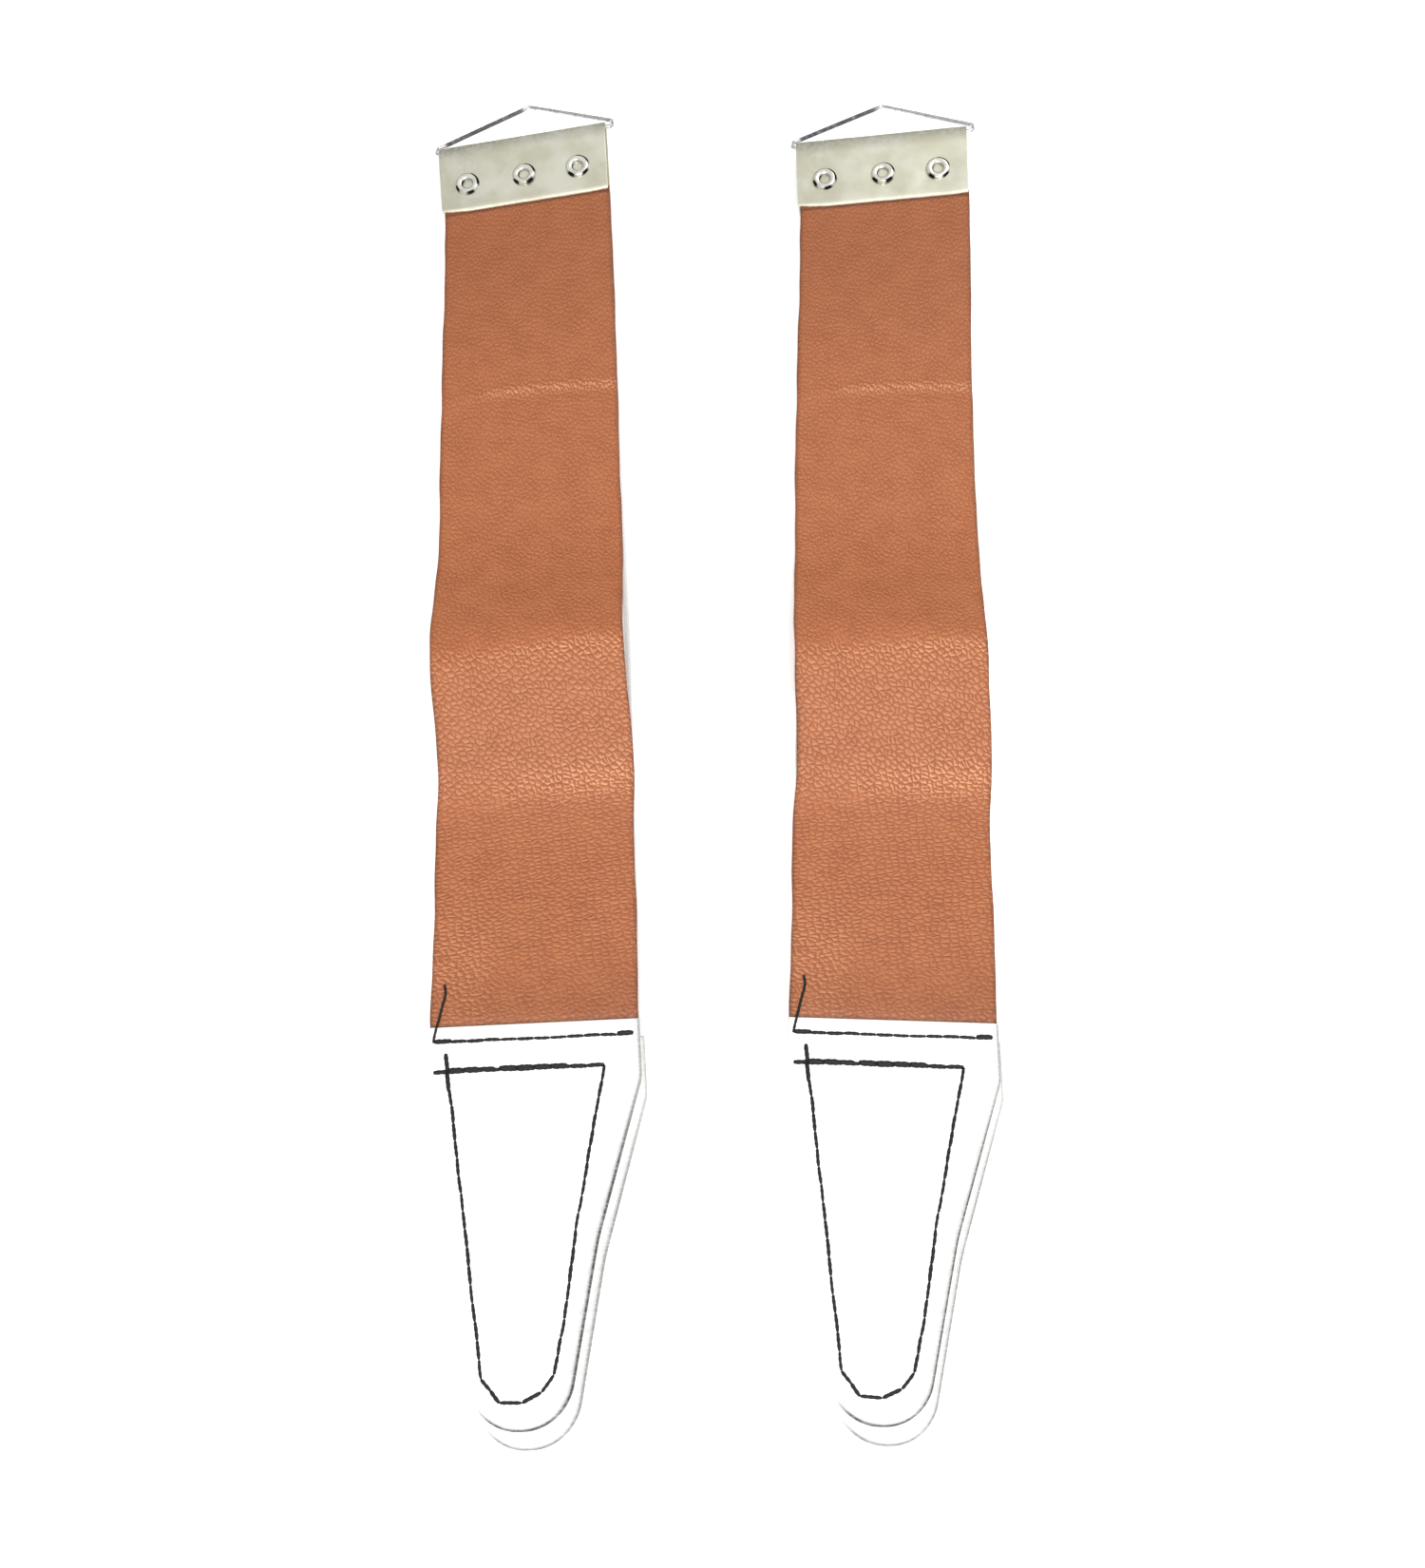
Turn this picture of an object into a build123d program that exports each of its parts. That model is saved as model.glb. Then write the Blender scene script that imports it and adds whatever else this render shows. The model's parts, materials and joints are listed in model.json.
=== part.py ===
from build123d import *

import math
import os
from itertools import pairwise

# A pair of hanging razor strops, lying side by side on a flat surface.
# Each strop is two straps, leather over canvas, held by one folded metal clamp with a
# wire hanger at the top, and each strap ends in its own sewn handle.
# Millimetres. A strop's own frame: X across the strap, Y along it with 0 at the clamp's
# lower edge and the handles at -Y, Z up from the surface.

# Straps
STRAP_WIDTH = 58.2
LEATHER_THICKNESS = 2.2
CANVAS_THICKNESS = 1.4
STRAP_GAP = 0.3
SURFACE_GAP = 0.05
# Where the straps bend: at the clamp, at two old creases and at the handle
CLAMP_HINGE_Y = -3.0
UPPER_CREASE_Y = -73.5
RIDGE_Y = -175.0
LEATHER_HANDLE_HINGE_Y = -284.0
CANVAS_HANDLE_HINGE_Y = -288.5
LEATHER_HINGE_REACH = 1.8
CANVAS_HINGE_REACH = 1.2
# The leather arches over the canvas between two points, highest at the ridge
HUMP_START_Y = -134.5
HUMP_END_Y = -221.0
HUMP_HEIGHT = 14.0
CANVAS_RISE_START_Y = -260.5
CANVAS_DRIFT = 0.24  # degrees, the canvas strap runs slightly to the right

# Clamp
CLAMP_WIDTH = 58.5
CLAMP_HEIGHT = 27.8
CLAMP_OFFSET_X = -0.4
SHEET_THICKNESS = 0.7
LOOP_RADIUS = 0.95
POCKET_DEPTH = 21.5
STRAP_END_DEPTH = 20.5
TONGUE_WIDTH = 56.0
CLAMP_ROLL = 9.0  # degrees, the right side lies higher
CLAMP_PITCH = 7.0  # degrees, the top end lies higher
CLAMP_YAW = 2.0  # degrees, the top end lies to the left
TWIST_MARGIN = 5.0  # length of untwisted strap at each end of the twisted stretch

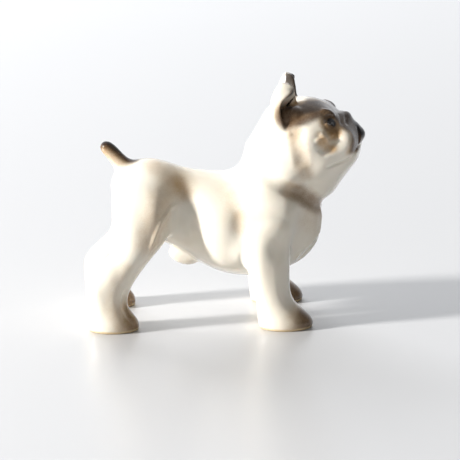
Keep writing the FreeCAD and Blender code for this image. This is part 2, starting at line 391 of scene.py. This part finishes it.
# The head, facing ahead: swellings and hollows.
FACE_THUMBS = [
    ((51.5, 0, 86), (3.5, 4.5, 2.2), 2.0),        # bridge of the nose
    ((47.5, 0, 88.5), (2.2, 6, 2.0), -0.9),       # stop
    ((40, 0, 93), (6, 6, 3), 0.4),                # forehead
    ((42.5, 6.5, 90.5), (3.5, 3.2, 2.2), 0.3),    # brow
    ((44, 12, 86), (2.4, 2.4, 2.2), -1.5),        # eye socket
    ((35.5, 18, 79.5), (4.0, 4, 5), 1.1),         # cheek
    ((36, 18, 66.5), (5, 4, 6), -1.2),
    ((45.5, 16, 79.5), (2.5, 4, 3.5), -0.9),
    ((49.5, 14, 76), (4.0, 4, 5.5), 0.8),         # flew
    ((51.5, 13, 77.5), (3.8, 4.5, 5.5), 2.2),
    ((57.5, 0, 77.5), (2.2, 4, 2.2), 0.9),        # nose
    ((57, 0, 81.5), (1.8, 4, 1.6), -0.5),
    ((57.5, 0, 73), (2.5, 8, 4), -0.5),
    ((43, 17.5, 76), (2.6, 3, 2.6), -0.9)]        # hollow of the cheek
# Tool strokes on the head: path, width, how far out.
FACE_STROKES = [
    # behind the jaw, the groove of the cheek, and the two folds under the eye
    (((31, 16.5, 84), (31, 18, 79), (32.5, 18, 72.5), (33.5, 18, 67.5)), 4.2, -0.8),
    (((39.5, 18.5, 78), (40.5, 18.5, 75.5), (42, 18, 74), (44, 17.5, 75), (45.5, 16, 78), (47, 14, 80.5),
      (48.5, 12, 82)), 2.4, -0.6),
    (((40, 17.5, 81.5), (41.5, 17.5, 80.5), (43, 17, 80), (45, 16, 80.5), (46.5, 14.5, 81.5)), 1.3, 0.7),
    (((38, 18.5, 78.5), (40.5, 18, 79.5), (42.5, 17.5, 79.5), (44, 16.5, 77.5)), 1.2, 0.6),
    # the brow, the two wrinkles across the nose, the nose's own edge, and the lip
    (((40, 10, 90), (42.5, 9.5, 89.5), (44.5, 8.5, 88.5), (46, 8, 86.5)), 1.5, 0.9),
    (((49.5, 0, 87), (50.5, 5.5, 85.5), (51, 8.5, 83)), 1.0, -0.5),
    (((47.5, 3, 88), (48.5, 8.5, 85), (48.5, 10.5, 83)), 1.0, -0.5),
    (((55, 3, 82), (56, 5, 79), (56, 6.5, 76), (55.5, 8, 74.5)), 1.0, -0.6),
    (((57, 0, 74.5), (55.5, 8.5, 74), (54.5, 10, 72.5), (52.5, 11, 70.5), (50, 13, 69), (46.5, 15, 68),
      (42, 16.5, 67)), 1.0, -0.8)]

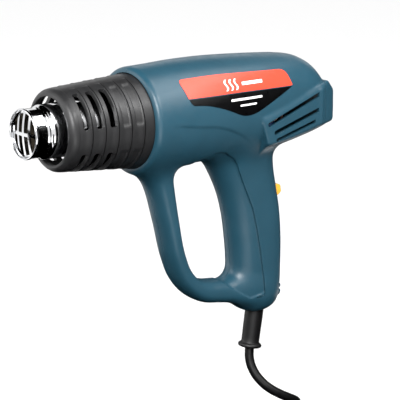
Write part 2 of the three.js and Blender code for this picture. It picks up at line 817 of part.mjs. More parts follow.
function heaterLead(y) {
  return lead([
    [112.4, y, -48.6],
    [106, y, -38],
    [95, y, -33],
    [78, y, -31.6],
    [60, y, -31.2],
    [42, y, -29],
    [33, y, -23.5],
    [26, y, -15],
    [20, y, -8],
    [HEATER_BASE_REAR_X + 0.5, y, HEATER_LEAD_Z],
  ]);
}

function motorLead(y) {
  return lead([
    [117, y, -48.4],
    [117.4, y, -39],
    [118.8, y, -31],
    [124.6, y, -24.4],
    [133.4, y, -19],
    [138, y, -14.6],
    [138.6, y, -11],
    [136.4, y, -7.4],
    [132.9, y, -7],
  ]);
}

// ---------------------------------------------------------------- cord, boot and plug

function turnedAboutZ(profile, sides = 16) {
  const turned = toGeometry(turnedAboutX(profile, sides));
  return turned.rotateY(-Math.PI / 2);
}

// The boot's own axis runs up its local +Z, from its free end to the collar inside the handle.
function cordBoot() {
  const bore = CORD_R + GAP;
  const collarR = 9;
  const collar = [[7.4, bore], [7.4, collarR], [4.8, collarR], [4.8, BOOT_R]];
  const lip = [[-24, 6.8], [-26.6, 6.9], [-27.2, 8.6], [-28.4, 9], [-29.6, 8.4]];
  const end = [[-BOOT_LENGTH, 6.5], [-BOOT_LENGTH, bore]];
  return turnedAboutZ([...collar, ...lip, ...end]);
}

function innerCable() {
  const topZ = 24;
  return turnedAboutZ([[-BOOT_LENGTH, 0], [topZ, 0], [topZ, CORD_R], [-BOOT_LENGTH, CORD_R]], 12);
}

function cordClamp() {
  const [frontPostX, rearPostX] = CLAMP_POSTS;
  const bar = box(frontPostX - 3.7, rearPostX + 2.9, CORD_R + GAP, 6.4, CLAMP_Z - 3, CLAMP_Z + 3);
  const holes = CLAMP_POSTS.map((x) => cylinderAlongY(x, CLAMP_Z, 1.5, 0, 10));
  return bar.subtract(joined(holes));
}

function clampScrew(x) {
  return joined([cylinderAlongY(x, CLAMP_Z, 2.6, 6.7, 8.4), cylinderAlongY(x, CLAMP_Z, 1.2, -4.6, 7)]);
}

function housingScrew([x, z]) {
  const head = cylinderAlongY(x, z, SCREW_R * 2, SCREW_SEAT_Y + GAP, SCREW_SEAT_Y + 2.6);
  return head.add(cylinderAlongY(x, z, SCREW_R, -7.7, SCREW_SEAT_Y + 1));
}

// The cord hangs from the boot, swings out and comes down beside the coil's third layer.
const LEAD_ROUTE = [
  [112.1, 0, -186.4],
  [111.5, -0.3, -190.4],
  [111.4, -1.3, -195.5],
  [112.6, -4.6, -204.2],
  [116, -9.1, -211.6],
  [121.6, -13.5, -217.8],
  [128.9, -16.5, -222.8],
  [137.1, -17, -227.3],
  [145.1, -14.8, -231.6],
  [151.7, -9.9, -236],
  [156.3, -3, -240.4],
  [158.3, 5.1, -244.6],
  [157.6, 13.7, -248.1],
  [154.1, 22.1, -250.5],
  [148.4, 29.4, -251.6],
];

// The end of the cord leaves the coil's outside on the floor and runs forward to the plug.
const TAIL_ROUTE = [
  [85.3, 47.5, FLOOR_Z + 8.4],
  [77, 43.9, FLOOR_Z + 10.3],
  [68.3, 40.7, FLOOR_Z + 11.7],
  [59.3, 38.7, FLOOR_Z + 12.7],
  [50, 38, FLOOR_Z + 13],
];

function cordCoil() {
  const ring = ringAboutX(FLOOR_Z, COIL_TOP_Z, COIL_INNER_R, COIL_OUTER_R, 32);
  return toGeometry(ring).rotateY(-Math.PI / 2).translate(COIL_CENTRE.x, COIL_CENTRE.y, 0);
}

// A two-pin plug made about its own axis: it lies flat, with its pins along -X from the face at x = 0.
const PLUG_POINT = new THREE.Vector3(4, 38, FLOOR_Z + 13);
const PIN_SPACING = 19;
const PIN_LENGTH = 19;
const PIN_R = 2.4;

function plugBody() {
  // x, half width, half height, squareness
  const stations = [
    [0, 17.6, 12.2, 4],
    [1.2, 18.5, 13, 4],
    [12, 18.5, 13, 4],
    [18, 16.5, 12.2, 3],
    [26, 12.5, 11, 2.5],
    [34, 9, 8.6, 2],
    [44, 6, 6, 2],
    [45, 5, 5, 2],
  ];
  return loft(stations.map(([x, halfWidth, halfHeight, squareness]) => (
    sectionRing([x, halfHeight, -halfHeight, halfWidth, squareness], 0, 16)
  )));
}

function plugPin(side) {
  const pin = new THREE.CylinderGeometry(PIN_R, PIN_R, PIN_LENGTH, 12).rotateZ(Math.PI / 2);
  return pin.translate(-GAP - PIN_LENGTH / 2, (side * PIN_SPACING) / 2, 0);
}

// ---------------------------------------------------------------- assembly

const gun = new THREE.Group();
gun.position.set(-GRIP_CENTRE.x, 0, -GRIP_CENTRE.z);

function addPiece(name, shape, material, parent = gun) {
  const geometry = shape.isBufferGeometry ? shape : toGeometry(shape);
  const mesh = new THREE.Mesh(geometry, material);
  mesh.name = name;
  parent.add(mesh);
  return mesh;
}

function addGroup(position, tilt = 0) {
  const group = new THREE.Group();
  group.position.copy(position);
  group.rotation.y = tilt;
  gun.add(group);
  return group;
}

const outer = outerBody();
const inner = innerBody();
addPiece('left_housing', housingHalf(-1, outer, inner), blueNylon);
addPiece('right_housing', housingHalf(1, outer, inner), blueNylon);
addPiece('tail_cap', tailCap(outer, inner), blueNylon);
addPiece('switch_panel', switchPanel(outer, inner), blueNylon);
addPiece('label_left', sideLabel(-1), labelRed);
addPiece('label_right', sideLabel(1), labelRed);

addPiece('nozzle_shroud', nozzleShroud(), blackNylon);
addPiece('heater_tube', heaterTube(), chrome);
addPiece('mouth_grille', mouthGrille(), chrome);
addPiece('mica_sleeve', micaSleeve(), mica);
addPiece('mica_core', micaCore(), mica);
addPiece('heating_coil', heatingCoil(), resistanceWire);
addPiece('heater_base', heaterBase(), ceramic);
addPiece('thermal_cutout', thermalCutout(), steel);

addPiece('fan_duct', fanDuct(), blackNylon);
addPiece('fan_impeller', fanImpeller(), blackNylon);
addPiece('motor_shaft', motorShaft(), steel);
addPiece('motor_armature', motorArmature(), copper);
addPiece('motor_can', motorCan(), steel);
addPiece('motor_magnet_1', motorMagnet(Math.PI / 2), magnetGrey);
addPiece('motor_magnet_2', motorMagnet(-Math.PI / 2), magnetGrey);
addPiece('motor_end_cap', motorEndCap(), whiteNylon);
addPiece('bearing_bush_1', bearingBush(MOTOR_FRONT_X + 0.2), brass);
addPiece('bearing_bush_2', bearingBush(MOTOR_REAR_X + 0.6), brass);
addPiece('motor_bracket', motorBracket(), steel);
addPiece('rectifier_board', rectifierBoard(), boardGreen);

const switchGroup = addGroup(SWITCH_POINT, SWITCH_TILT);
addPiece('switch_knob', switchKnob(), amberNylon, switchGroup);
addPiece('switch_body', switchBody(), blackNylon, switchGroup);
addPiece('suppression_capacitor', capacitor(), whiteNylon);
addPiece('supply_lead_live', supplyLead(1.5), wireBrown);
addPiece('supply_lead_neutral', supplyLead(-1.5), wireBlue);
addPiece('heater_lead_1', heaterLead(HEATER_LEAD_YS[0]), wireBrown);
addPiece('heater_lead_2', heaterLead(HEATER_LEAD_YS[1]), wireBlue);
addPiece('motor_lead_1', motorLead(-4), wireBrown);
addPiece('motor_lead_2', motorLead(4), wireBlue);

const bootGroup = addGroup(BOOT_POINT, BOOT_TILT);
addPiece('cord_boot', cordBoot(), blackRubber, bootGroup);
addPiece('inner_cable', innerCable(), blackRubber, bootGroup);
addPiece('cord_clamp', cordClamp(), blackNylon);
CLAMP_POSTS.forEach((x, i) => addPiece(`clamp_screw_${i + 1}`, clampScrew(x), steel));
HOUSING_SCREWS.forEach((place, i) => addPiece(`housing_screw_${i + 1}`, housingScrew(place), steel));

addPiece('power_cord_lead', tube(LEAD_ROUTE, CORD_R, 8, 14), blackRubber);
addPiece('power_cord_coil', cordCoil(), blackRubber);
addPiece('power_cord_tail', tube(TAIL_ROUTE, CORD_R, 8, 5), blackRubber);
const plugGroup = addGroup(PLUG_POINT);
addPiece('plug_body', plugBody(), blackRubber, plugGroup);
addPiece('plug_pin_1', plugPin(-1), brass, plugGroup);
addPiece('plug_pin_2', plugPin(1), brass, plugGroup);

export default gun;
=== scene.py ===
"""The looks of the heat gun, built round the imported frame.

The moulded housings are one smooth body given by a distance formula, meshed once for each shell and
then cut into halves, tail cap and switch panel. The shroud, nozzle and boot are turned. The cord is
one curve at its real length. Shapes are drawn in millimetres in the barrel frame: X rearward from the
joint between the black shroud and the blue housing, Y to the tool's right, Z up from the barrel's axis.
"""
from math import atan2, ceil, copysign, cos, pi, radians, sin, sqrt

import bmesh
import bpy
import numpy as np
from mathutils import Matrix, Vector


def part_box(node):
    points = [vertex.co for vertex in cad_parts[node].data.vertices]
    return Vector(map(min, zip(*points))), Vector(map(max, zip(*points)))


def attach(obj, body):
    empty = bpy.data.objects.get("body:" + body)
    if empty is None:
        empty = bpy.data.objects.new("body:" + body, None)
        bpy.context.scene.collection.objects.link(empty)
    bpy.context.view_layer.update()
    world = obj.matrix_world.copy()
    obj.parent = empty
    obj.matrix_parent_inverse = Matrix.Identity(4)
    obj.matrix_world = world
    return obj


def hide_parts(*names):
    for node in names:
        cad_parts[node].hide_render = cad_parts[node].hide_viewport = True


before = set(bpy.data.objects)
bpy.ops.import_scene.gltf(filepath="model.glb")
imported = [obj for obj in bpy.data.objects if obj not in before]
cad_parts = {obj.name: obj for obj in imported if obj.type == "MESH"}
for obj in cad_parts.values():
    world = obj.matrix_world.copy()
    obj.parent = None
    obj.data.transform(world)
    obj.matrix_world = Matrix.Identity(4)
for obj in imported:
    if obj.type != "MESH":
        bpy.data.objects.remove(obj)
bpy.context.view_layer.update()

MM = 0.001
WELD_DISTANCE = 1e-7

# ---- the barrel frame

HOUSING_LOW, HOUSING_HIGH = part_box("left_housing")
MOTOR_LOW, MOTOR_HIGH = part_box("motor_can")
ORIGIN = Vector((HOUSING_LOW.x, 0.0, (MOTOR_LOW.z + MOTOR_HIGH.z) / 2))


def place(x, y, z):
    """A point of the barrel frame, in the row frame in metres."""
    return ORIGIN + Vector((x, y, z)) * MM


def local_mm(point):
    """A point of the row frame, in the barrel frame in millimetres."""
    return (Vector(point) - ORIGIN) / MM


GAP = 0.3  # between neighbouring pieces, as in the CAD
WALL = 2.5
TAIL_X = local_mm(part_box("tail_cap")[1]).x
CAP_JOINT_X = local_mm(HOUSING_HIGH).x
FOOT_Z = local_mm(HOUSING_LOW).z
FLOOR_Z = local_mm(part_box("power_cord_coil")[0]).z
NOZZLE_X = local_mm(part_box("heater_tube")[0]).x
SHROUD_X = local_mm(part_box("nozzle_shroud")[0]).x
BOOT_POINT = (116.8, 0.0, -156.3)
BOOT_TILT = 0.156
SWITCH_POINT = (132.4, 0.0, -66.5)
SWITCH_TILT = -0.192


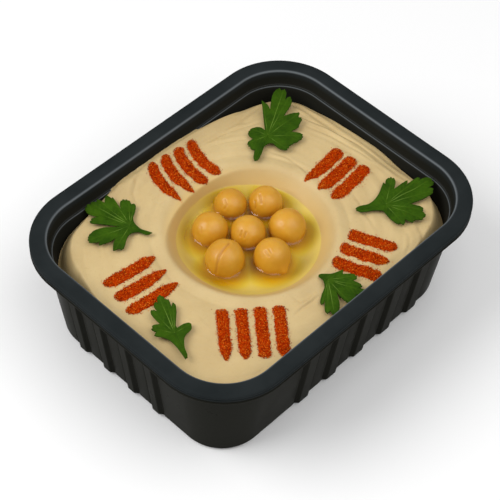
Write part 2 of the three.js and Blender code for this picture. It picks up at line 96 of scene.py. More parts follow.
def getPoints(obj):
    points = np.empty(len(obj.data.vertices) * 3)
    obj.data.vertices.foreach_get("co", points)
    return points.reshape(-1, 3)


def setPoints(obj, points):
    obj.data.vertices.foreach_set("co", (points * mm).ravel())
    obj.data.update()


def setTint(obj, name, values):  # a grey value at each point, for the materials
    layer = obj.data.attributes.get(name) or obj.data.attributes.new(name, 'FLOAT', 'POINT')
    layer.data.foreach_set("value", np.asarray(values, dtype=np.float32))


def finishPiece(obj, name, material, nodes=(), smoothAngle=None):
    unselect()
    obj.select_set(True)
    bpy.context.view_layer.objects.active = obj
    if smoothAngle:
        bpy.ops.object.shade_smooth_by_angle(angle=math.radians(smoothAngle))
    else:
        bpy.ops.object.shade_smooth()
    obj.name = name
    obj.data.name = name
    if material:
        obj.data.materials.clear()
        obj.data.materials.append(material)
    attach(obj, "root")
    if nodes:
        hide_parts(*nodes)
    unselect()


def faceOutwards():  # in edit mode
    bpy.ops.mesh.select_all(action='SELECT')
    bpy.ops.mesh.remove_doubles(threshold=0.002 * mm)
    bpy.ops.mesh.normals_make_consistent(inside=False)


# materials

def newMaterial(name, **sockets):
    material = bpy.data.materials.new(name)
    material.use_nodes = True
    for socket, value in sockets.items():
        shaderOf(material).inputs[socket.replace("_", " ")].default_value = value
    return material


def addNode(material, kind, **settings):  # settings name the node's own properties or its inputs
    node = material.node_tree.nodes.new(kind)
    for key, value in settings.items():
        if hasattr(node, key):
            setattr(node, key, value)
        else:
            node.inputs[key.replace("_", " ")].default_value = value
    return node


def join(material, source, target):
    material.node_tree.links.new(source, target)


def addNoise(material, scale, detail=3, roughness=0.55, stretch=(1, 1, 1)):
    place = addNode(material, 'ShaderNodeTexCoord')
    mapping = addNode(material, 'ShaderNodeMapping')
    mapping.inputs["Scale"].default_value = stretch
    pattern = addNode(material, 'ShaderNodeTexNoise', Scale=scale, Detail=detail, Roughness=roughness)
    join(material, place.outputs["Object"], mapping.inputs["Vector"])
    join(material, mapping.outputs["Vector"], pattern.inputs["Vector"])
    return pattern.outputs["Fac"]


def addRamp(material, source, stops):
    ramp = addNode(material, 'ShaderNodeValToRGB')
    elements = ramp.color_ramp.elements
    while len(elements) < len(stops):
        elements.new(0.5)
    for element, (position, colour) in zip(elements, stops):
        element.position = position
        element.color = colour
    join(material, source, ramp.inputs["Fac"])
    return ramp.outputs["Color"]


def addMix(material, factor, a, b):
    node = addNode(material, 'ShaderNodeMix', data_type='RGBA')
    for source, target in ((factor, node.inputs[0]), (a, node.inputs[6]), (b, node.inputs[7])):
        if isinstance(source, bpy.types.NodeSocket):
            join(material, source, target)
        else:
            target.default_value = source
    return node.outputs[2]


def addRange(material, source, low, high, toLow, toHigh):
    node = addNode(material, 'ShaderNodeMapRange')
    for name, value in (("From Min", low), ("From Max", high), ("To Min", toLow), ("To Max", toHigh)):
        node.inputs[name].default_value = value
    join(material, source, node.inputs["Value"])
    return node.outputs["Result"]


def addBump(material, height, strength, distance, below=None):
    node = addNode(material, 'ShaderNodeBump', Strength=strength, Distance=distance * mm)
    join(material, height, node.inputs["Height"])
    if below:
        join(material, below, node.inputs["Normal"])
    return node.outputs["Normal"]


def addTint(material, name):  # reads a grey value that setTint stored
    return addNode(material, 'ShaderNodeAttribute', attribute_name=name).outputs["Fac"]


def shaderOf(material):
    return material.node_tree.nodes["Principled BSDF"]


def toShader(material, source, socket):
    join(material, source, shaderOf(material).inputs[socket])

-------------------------

Work to complete – Give again only the lines that run from the line with "obj.matrix_parent_inverse = Matrix.Identity(4)" to the line with "return (Vector(point) - ORIGIN) / MM". Include both of those lines exactly as written.

Full response –
    obj.matrix_parent_inverse = Matrix.Identity(4)
    obj.matrix_world = world
    return obj


def hide_parts(*names):
    for node in names:
        cad_parts[node].hide_render = cad_parts[node].hide_viewport = True


before = set(bpy.data.objects)
bpy.ops.import_scene.gltf(filepath="model.glb")
imported = [obj for obj in bpy.data.objects if obj not in before]
cad_parts = {obj.name: obj for obj in imported if obj.type == "MESH"}
for obj in cad_parts.values():
    world = obj.matrix_world.copy()
    obj.parent = None
    obj.data.transform(world)
    obj.matrix_world = Matrix.Identity(4)
for obj in imported:
    if obj.type != "MESH":
        bpy.data.objects.remove(obj)
bpy.context.view_layer.update()

MM = 0.001
WELD_DISTANCE = 1e-7

# ---- the barrel frame

HOUSING_LOW, HOUSING_HIGH = part_box("left_housing")
MOTOR_LOW, MOTOR_HIGH = part_box("motor_can")
ORIGIN = Vector((HOUSING_LOW.x, 0.0, (MOTOR_LOW.z + MOTOR_HIGH.z) / 2))


def place(x, y, z):
    """A point of the barrel frame, in the row frame in metres."""
    return ORIGIN + Vector((x, y, z)) * MM


def local_mm(point):
    """A point of the row frame, in the barrel frame in millimetres."""
    return (Vector(point) - ORIGIN) / MM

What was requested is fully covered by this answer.